Return the material below in full and exactly.

### Provided data:
# # # # # # #

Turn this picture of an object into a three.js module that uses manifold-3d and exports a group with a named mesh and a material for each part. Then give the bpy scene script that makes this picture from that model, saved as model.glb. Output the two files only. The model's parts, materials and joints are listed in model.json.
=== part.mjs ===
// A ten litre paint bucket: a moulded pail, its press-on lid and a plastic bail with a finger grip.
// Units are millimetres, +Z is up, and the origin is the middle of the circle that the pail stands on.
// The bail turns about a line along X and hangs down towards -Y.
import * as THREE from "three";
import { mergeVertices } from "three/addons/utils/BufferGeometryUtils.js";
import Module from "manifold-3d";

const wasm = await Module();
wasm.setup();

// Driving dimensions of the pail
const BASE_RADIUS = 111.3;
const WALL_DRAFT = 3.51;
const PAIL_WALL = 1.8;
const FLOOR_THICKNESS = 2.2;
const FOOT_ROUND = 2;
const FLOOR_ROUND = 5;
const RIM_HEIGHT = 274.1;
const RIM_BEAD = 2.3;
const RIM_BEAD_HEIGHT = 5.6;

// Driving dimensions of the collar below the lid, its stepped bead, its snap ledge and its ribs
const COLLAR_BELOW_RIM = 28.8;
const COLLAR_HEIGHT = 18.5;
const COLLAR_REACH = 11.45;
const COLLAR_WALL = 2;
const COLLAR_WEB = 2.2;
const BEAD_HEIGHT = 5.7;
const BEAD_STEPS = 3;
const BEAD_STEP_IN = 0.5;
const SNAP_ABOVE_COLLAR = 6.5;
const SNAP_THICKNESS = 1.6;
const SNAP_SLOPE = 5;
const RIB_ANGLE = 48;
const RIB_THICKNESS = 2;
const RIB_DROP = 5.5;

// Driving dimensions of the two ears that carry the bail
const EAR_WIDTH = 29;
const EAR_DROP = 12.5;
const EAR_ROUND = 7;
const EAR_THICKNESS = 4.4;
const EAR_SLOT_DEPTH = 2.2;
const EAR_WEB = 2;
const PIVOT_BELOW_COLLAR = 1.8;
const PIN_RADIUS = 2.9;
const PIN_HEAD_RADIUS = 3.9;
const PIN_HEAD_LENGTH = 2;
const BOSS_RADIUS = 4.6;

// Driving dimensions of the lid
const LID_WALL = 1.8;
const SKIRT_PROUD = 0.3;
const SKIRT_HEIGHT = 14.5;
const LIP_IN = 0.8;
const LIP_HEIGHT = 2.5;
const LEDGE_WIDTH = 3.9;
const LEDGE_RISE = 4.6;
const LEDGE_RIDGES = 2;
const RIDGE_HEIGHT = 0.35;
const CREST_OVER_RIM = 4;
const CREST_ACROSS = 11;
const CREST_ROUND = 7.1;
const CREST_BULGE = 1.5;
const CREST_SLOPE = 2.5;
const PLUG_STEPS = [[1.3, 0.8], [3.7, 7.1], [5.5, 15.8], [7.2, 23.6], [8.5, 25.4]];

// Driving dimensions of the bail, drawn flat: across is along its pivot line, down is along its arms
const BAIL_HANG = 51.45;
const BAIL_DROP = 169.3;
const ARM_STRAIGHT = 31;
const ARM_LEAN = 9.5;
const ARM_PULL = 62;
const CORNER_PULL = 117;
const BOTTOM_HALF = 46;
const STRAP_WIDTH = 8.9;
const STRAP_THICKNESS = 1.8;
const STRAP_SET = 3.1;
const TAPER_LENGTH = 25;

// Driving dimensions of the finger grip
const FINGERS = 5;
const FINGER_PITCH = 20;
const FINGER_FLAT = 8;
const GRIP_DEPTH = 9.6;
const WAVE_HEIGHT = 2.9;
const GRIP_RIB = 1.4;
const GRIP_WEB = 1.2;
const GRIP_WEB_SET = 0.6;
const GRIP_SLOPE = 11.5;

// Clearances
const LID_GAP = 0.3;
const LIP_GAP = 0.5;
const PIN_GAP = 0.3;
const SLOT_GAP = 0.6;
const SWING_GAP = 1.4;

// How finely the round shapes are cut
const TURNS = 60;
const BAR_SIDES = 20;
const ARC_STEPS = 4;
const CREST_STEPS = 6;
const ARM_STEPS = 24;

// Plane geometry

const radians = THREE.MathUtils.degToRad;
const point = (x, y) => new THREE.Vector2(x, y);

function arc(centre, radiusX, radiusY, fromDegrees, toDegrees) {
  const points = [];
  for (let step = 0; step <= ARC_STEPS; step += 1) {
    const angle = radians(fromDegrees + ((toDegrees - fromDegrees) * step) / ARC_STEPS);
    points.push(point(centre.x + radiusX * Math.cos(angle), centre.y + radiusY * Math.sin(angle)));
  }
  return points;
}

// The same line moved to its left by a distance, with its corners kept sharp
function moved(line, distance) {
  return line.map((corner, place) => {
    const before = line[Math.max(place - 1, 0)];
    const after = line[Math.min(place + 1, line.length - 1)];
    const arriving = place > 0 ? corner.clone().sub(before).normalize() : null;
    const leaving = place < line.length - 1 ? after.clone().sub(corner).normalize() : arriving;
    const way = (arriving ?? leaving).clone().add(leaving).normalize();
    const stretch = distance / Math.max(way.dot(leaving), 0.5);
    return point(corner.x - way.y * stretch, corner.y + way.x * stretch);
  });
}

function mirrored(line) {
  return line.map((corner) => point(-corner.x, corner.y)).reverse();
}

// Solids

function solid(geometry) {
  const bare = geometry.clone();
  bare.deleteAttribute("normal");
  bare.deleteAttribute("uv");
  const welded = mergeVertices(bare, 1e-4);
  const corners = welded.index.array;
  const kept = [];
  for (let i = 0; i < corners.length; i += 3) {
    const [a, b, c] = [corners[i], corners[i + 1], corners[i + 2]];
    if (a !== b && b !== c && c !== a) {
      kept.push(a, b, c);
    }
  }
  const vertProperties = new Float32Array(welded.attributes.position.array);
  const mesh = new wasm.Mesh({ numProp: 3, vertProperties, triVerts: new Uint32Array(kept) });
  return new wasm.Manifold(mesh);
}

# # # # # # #

### Answer to this exercise:
Turn this picture of an object into a three.js module that uses manifold-3d and exports a group with a named mesh and a material for each part. Then give the bpy scene script that makes this picture from that model, saved as model.glb. Output the two files only. The model's parts, materials and joints are listed in model.json.
=== part.mjs ===
// A ten litre paint bucket: a moulded pail, its press-on lid and a plastic bail with a finger grip.
// Units are millimetres, +Z is up, and the origin is the middle of the circle that the pail stands on.
// The bail turns about a line along X and hangs down towards -Y.
import * as THREE from "three";
import { mergeVertices } from "three/addons/utils/BufferGeometryUtils.js";
import Module from "manifold-3d";

const wasm = await Module();
wasm.setup();

// Driving dimensions of the pail
const BASE_RADIUS = 111.3;
const WALL_DRAFT = 3.51;
const PAIL_WALL = 1.8;
const FLOOR_THICKNESS = 2.2;
const FOOT_ROUND = 2;
const FLOOR_ROUND = 5;
const RIM_HEIGHT = 274.1;
const RIM_BEAD = 2.3;
const RIM_BEAD_HEIGHT = 5.6;

// Driving dimensions of the collar below the lid, its stepped bead, its snap ledge and its ribs
const COLLAR_BELOW_RIM = 28.8;
const COLLAR_HEIGHT = 18.5;
const COLLAR_REACH = 11.45;
const COLLAR_WALL = 2;
const COLLAR_WEB = 2.2;
const BEAD_HEIGHT = 5.7;
const BEAD_STEPS = 3;
const BEAD_STEP_IN = 0.5;
const SNAP_ABOVE_COLLAR = 6.5;
const SNAP_THICKNESS = 1.6;
const SNAP_SLOPE = 5;
const RIB_ANGLE = 48;
const RIB_THICKNESS = 2;
const RIB_DROP = 5.5;

// Driving dimensions of the two ears that carry the bail
const EAR_WIDTH = 29;
const EAR_DROP = 12.5;
const EAR_ROUND = 7;
const EAR_THICKNESS = 4.4;
const EAR_SLOT_DEPTH = 2.2;
const EAR_WEB = 2;
const PIVOT_BELOW_COLLAR = 1.8;
const PIN_RADIUS = 2.9;
const PIN_HEAD_RADIUS = 3.9;
const PIN_HEAD_LENGTH = 2;
const BOSS_RADIUS = 4.6;

// Driving dimensions of the lid
const LID_WALL = 1.8;
const SKIRT_PROUD = 0.3;
const SKIRT_HEIGHT = 14.5;
const LIP_IN = 0.8;
const LIP_HEIGHT = 2.5;
const LEDGE_WIDTH = 3.9;
const LEDGE_RISE = 4.6;
const LEDGE_RIDGES = 2;
const RIDGE_HEIGHT = 0.35;
const CREST_OVER_RIM = 4;
const CREST_ACROSS = 11;
const CREST_ROUND = 7.1;
const CREST_BULGE = 1.5;
const CREST_SLOPE = 2.5;
const PLUG_STEPS = [[1.3, 0.8], [3.7, 7.1], [5.5, 15.8], [7.2, 23.6], [8.5, 25.4]];

// Driving dimensions of the bail, drawn flat: across is along its pivot line, down is along its arms
const BAIL_HANG = 51.45;
const BAIL_DROP = 169.3;
const ARM_STRAIGHT = 31;
const ARM_LEAN = 9.5;
const ARM_PULL = 62;
const CORNER_PULL = 117;
const BOTTOM_HALF = 46;
const STRAP_WIDTH = 8.9;
const STRAP_THICKNESS = 1.8;
const STRAP_SET = 3.1;
const TAPER_LENGTH = 25;

// Driving dimensions of the finger grip
const FINGERS = 5;
const FINGER_PITCH = 20;
const FINGER_FLAT = 8;
const GRIP_DEPTH = 9.6;
const WAVE_HEIGHT = 2.9;
const GRIP_RIB = 1.4;
const GRIP_WEB = 1.2;
const GRIP_WEB_SET = 0.6;
const GRIP_SLOPE = 11.5;

// Clearances
const LID_GAP = 0.3;
const LIP_GAP = 0.5;
const PIN_GAP = 0.3;
const SLOT_GAP = 0.6;
const SWING_GAP = 1.4;

// How finely the round shapes are cut
const TURNS = 60;
const BAR_SIDES = 20;
const ARC_STEPS = 4;
const CREST_STEPS = 6;
const ARM_STEPS = 24;

// Plane geometry

const radians = THREE.MathUtils.degToRad;
const point = (x, y) => new THREE.Vector2(x, y);

function arc(centre, radiusX, radiusY, fromDegrees, toDegrees) {
  const points = [];
  for (let step = 0; step <= ARC_STEPS; step += 1) {
    const angle = radians(fromDegrees + ((toDegrees - fromDegrees) * step) / ARC_STEPS);
    points.push(point(centre.x + radiusX * Math.cos(angle), centre.y + radiusY * Math.sin(angle)));
  }
  return points;
}

// The same line moved to its left by a distance, with its corners kept sharp
function moved(line, distance) {
  return line.map((corner, place) => {
    const before = line[Math.max(place - 1, 0)];
    const after = line[Math.min(place + 1, line.length - 1)];
    const arriving = place > 0 ? corner.clone().sub(before).normalize() : null;
    const leaving = place < line.length - 1 ? after.clone().sub(corner).normalize() : arriving;
    const way = (arriving ?? leaving).clone().add(leaving).normalize();
    const stretch = distance / Math.max(way.dot(leaving), 0.5);
    return point(corner.x - way.y * stretch, corner.y + way.x * stretch);
  });
}

function mirrored(line) {
  return line.map((corner) => point(-corner.x, corner.y)).reverse();
}

// Solids

function solid(geometry) {
  const bare = geometry.clone();
  bare.deleteAttribute("normal");
  bare.deleteAttribute("uv");
  const welded = mergeVertices(bare, 1e-4);
  const corners = welded.index.array;
  const kept = [];
  for (let i = 0; i < corners.length; i += 3) {
    const [a, b, c] = [corners[i], corners[i + 1], corners[i + 2]];
    if (a !== b && b !== c && c !== a) {
      kept.push(a, b, c);
    }
  }
  const vertProperties = new Float32Array(welded.attributes.position.array);
  const mesh = new wasm.Mesh({ numProp: 3, vertProperties, triVerts: new Uint32Array(kept) });
  return new wasm.Manifold(mesh);
}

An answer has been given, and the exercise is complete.